Quatrième année d'internat de médecine générale : une réforme contestée par les professionnels
Une réforme structurelle présentée comme un levier contre les déserts médicaux
Inscrite dans la loi depuis 2022, la réforme introduit une quatrième année d'internat pour les étudiants en médecine générale, avec un statut de "docteur junior ambulatoire". Cette année doit être réalisée en majorité en ambulatoire, sous la supervision d'un maître de stage universitaire (MSU), dans un cabinet de ville. L'objectif affiché est double : renforcer la formation des futurs médecins en situation réelle d'exercice et contribuer à la réduction des inégalités d'accès aux soins, en incitant à l'installation dans les zones sous-dotées.
Cette année professionnalisante doit permettre une immersion prolongée dans l'exercice libéral, avec un niveau de responsabilité et d'autonomie plus élevé que lors des stages classiques. Pour pouvoir intégrer ce statut, les internes devront avoir soutenu leur thèse avant l'entrée en fonction. Un comité de suivi, présidé par le Dr Guillaume Bailly, est chargé de piloter la mise en œuvre.
En parallèle, cette réforme s’insère dans le cadre plus large du pacte anti-déserts porté par le gouvernement. Celui-ci prévoit que tous les médecins, y compris les spécialistes, consacrent jusqu’à deux jours par mois à intervenir dans des zones dites « rouges ». À défaut, une pénalité financière pouvant aller jusqu’à 1000 euros par jour est envisagée. Le ministre Yannick Neuder a rappelé que cette solidarité territoriale, bien que fondée sur le volontariat, repose désormais sur une obligation collective.
Rémunération des docteurs juniors : un modèle rejeté par la profession
Annoncée comme une avancée structurante pour renforcer la formation des futurs généralistes et lutter contre les déserts médicaux, la création du statut de docteur junior en médecine générale se heurte à un mur : celui de la rémunération.
Le gouvernement a présenté en mai 2025 un modèle mixte combinant un forfait fixe de 2375 euros brut et des primes conditionnelles : jusqu'à 1000 euros pour un stage en zone sous-dense (ZIP), 200 ou 500 euros selon l'activité mensuelle, et 1560 euros en moyenne pour la participation à la permanence des soins ambulatoires (PDSA). Un cumul qui pourrait théoriquement permettre d'atteindre 4500 euros net mensuels.
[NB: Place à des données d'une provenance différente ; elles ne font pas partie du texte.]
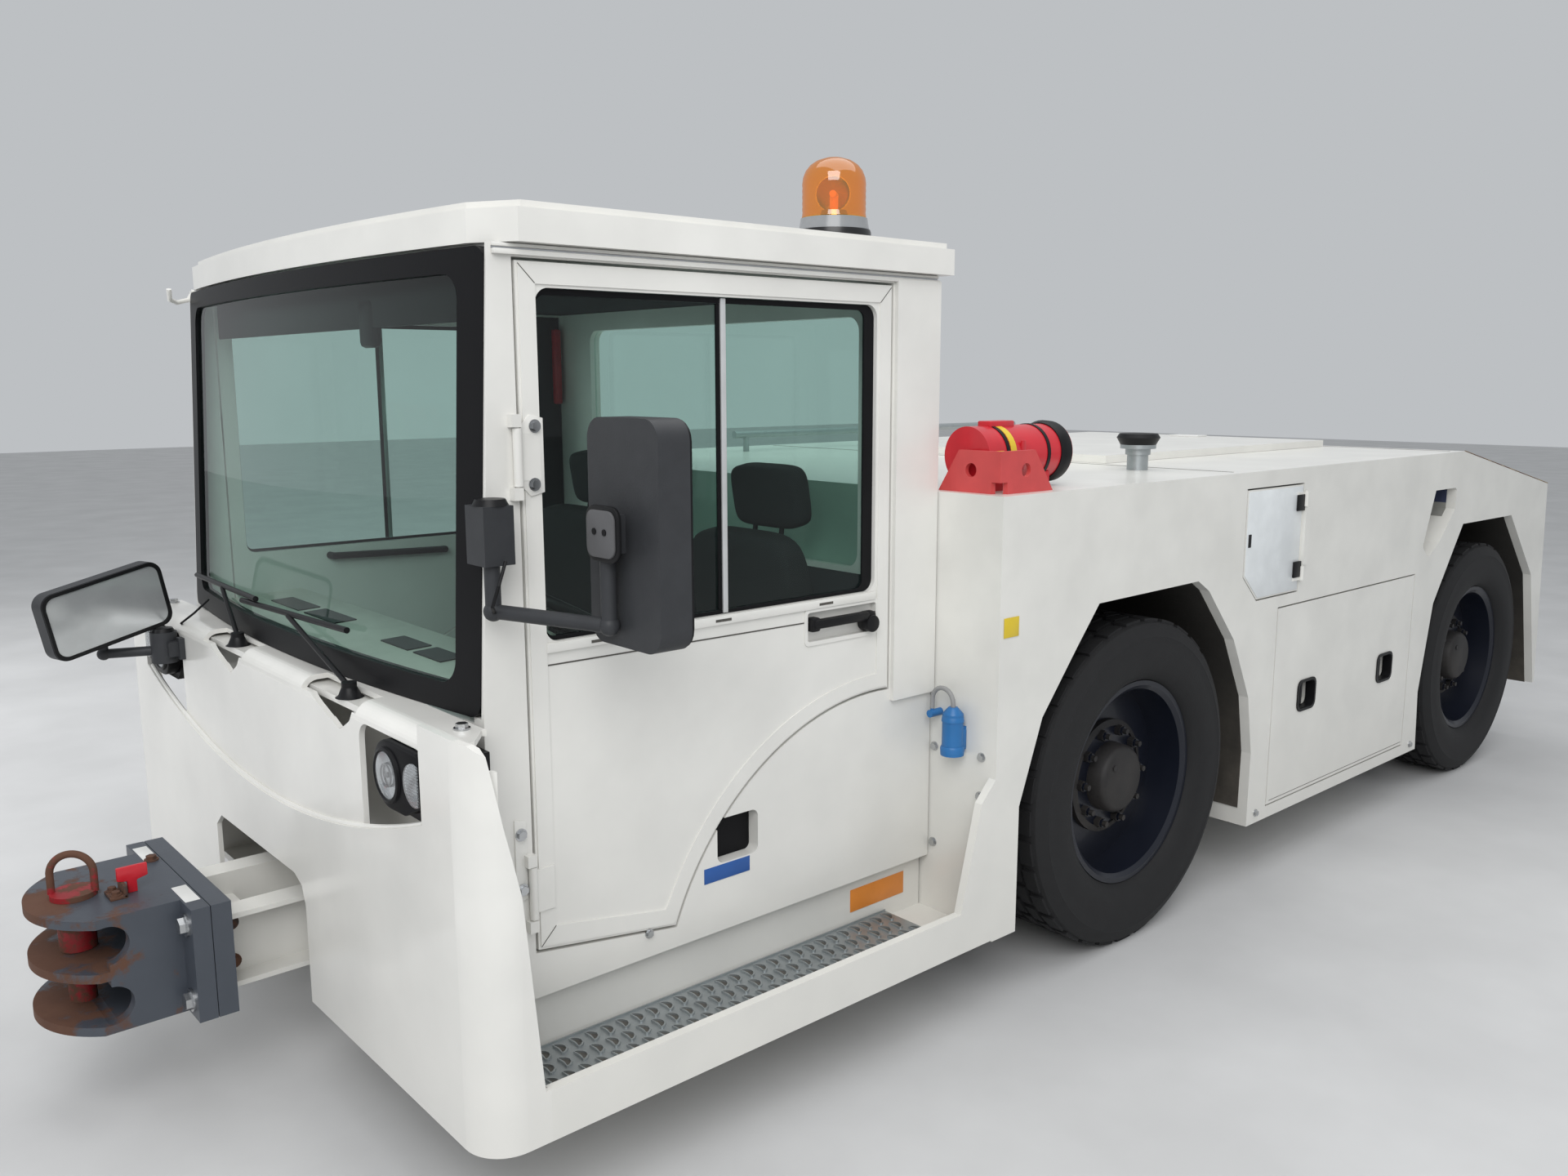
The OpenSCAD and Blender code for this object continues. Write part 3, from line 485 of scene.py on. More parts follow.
class Shape:
    """A mesh in the making. Sizes are metres, points are row-frame vectors."""

    def __init__(self) -> None:
        """Starts with an empty mesh."""
        self.bm = bmesh.new()

    def box(self, low: Vector, high: Vector, round_by: float = 0.0, steps: int = 2) -> "Shape":
        """Adds a block, its edges rounded.

        Args:
            low: one corner.
            high: the opposite corner.
            round_by: radius of its edges.
            steps: segments of the rounding.

        Returns:
            This shape.
        """
        size = Vector(abs(h - l) for l, h in zip(low, high))
        move = Matrix.Translation((low + high) / 2) @ Matrix.Diagonal((*size, 1))
        made = bmesh.ops.create_cube(self.bm, size=1, matrix=move)
        if round_by > 0:
            edges = list({e for v in made["verts"] for e in v.link_edges})
            self._bevel(edges, min(round_by, min(size) * 0.49), steps)
        return self

    def _bevel(self, edges: list, width: float, steps: int) -> None:
        """Rounds edges.

        Args:
            edges: the edges.
            width: radius.
            steps: segments.
        """
        bmesh.ops.bevel(self.bm, geom=edges, offset=width, segments=steps, affect="EDGES",
                        profile=0.5, material=-1, clamp_overlap=True)

    @staticmethod
    def frame_of(start: Vector, end: Vector) -> Matrix:
        """Gives the matrix that puts +Z along a line.

        Args:
            start: the line's start.
            end: its end.

        Returns:
            Rotation and move to the line's start.
        """
        turn = (end - start).to_track_quat("Z", "Y").to_matrix().to_4x4()
        return Matrix.Translation(start) @ turn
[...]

Mais dans les faits, ces montants ne seraient accessibles qu'en remplissant des conditions cumulatives jugées peu réalistes.
Pour Bastien Bailleul (Isnar-IMG), « cette mécanique à paliers revient à niveler vers le bas » la rémunération des internes de médecine générale, en comparaison de leurs homologues hospitaliers. Il dénonce également l'absence de formation à la gestion libérale, une compétence pourtant indispensable pour les futurs installés, que permettrait une rémunération partiellement à l'acte.
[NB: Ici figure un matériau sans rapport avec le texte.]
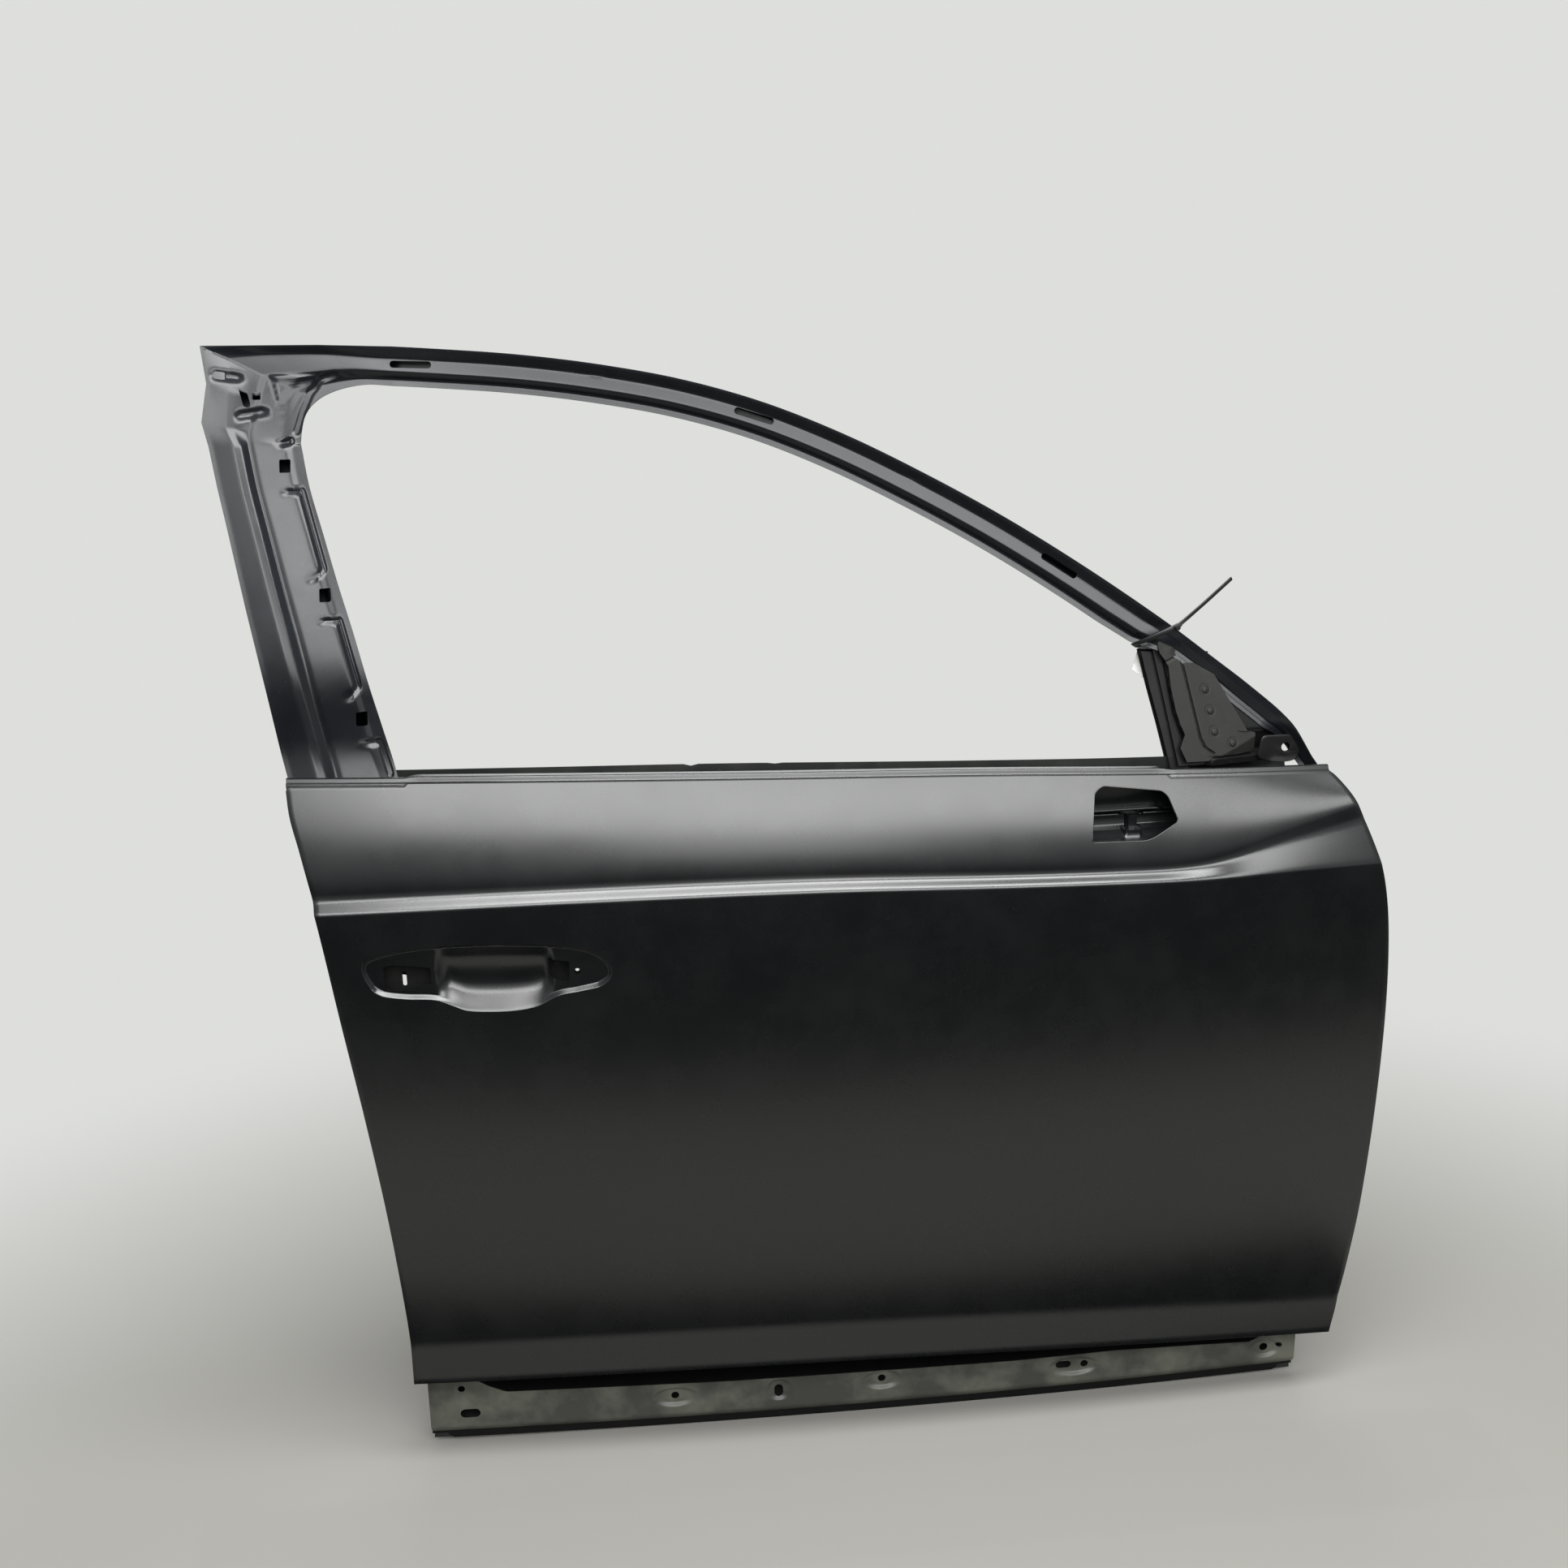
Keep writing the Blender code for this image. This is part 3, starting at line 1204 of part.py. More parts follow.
def main():
    for thing in list(bpy.data.objects):
        bpy.data.objects.remove(thing, do_unlink=True)
    for name in (COLLECTION, "cutters"):
        made = bpy.data.collections.new(name)
        bpy.context.scene.collection.children.link(made)
    datum = bpy.data.objects.new("door_datum", None)
    hinge_face = straight_curve(FRONT_WALL, UPPER_HINGE_Z) + SHEET
    datum.location = -Vector((hinge_face, HINGE_Y, UPPER_HINGE_Z)) * MM
    bpy.data.collections[COLLECTION].objects.link(datum)
    material("skin_coat", (0.012, 0.012, 0.013), 0.38, 0.0)
    material("frame_coat", (0.02, 0.021, 0.024), 0.42, 0.0)
    material("inner_coat", (0.02, 0.021, 0.02), 0.5, 0.0)
    material("bracket_coat", (0.016, 0.016, 0.015), 0.5, 0.0)
    material("gusset_coat", (0.045, 0.045, 0.04), 0.55, 0.0)
    material("channel_coat", (0.008, 0.008, 0.008), 0.45, 0.0)
    material("nut_metal", (0.45, 0.44, 0.4), 0.4, 1.0)
    outer_panel()
    inner_panel()
    sill_panel()
    window_frame_outer()
    window_frame_inner()
    belt_reinforcement_outer()
    belt_reinforcement_inner()
    hinge_parts()
    check_strap_reinforcement()
    latch_reinforcement()
    impact_beam()
    beam_brackets()
    channel("front_glass_channel", FRONT_CHANNEL, -1)
    channel("rear_glass_channel", REAR_CHANNEL, 1)
    channel_bracket("front_channel_bracket", FRONT_CHANNEL, 1)
    channel_bracket("rear_channel_bracket", REAR_CHANNEL, -1)
    corner_gusset()
    gusset_rivets()
    quarter_bracket()
    handle_reinforcement()
    mirror_bracket()


main()
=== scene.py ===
# Looks of a front right-hand car door shell: the stamped sheets in their primer, the light and
# the camera. Shapes are worked out in millimetres on the door's datum: X to the front of the car,
# Y into the car, Z up. row_place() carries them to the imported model's frame in metres.
import json
import math

import bmesh
import bpy
import numpy as np
from mathutils import Matrix, Vector

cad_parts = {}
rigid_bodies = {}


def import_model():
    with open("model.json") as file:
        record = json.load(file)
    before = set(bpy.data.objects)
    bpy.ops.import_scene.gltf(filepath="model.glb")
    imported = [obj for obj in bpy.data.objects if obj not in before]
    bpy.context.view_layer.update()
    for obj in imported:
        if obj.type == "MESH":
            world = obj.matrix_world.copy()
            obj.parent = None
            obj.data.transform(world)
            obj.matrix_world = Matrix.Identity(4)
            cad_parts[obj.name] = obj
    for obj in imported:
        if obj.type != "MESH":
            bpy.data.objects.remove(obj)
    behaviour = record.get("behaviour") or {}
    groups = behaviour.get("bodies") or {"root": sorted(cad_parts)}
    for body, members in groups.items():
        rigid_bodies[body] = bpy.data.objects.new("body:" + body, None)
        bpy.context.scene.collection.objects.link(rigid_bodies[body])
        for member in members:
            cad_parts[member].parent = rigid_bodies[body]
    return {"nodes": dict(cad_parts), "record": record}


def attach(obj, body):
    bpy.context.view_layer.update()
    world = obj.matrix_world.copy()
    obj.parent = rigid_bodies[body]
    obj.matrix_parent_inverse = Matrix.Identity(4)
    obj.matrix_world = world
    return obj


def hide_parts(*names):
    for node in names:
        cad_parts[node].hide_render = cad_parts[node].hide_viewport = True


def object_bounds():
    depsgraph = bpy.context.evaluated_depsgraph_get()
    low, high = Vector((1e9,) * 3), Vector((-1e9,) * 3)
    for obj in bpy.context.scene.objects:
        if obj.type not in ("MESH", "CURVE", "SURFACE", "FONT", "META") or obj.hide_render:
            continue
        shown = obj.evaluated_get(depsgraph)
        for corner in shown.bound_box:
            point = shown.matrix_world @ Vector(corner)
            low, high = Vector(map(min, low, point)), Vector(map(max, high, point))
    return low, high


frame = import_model()
CAD_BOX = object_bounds()

bl_info = {
    "name": "Car door shell",
    "version": (1, 0, 0),
    "blender": (4, 5, 0),
    "location": "View3D > Sidebar > Door shell",
    "description": "Dresses the packed door shell with its pressed detail, finishes and studio",
    "category": "Object",
}

MM = 0.001
DATUM = np.array((1037.0, 92.0, 520.0))
SHEET = 1.0
THIN_SHEET = 0.8
DUST_SIZE = 3.2
DUST_COLOUR = "8c8a84"
FIT_GAP = 0.35
BOX_CLEARANCE = 0.04
FLANGE_DEPTH = SHEET + FIT_GAP

# Bow of the whole side seen from above
PLAN_BOW = 22.0
PLAN_MIDDLE = 520.0
PLAN_HALF = 560.0

# Skin edges and character lines, height and place along the car
SKIN_REAR = [(95, 4), (182, 2), (307, -6), (424, -18), (534, -32), (613, -42), (660, -49),
             (708, -59), (740, -67), (765, -70)]
SKIN_FRONT = [(66, 1043), (104, 1053), (172, 1060), (237, 1064), (362, 1066), (481, 1064),
              (566, 1058), (622, 1049), (673, 1033), (712, 1016), (734, 1001), (745, 988)]
SKIN_BOTTOM = [(5, 96), (258, 97), (528, 93), (808, 81), (1042, 67)]
BELT_LINE = [(-70, 770), (157, 765.5), (365, 760.5), (612, 753.5), (852, 743), (993, 739)]
CREASE_LINE = [(-50, 648), (200, 653), (440, 653.5), (690, 646.5), (850, 643), (950, 645.5),
               (1050, 647)]
LEDGE_HEIGHT = [(-50, 9.5), (440, 8), (760, 7), (850, 10), (950, 30), (1050, 50)]
FACET_HEIGHT = [(-50, 6), (760, 5), (850, 5), (935, 10), (1040, 18)]
LEDGE_DEPTH = 10.0
LEDGE_SPREAD = 0.12
FACET_DEPTH = 1.0
BELT_DEPTH = 40.0
SHOULDER_POWER = 1.6
TUCK_DEPTH = 38.0
TUCK_POWER = 1.8
TUCK_HEIGHT = 42.0
TUCK_RETURN = 6.0
HEM_DEPTH = 3.7
HEM_WIDTH = 11.0
HEM_ROLL = ((0.75, 0.35), (1.05, 1.85), (0.75, 3.35), (0.0, HEM_DEPTH),
            (-HEM_WIDTH, HEM_DEPTH + 0.1))
SKIN_CUT = (-5, 60)
BEAD_RADIUS = 0.55
BEAD_SINK = 0.2
BEAD_SIDES = 8
SLOT_ZONE = (50, 815)
BELT_FOLD = [(0, 0), (4, 1), (5, 6), (13, 7), (14, -12)]
BELT_LIP = [(0, 0), (2.5, 1.2), (3.5, 4.5), (5, 5.2), (6.5, 5.4)]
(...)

Maîtres de stage et encadrement : les fondations fragiles d'une année professionnalisante
Autre point de tension : la capacité d'accueil et de supervision. Le gouvernement prévoit une indemnisation de 1800 euros pour les MSU, majorée de 800 euros en ZIP et 400 euros en cas de supervision en PDSA. Des montants jugés insuffisants pour compenser les charges supplémentaires.
Le Syndicat national des enseignants de médecine générale (SNEMG) alerte sur le risque d'un « échec de la mise en place ». Selon son président, le Pr Philippe Serayet, les propositions actuelles ne sont pas en mesure de mobiliser les 14 000 MSU nécessaires à l'encadrement de près de 4000 docteurs juniors. Bastien Bailleul résume la position des internes : « C'est 100% de MSU ou rien ».
Interrogé sur la faiblesse de cette rémunération, Yannick Neuder a exclu toute révision : « Il n’y aura pas de réouverture des discussions », a-t-il déclaré, invoquant la nécessité de contenir les dépenses publiques dans un contexte de dette nationale élevée. Une posture jugée déconnectée des réalités de terrain par les syndicats d’enseignants.
La promesse gouvernementale de textes réglementaires « avant l'été » n'a pas apaisé les craintes, d'autant plus que plusieurs volets de la réforme restent flous, notamment les délais pour la soutenance de thèse, le contenu pédagogique ou encore les critères d'évaluation de l'année.
Si l’objectif de former des généralistes mieux préparés et de réduire les déserts médicaux est louable, la réforme pèche par son manque de concertation et de moyens. Une rémunération plus équitable, un encadrement renforcé et des directives claires sont nécessaires pour éviter que cette initiative ne devienne un fardeau pour les internes et les enseignants, au détriment de l’accès aux soins.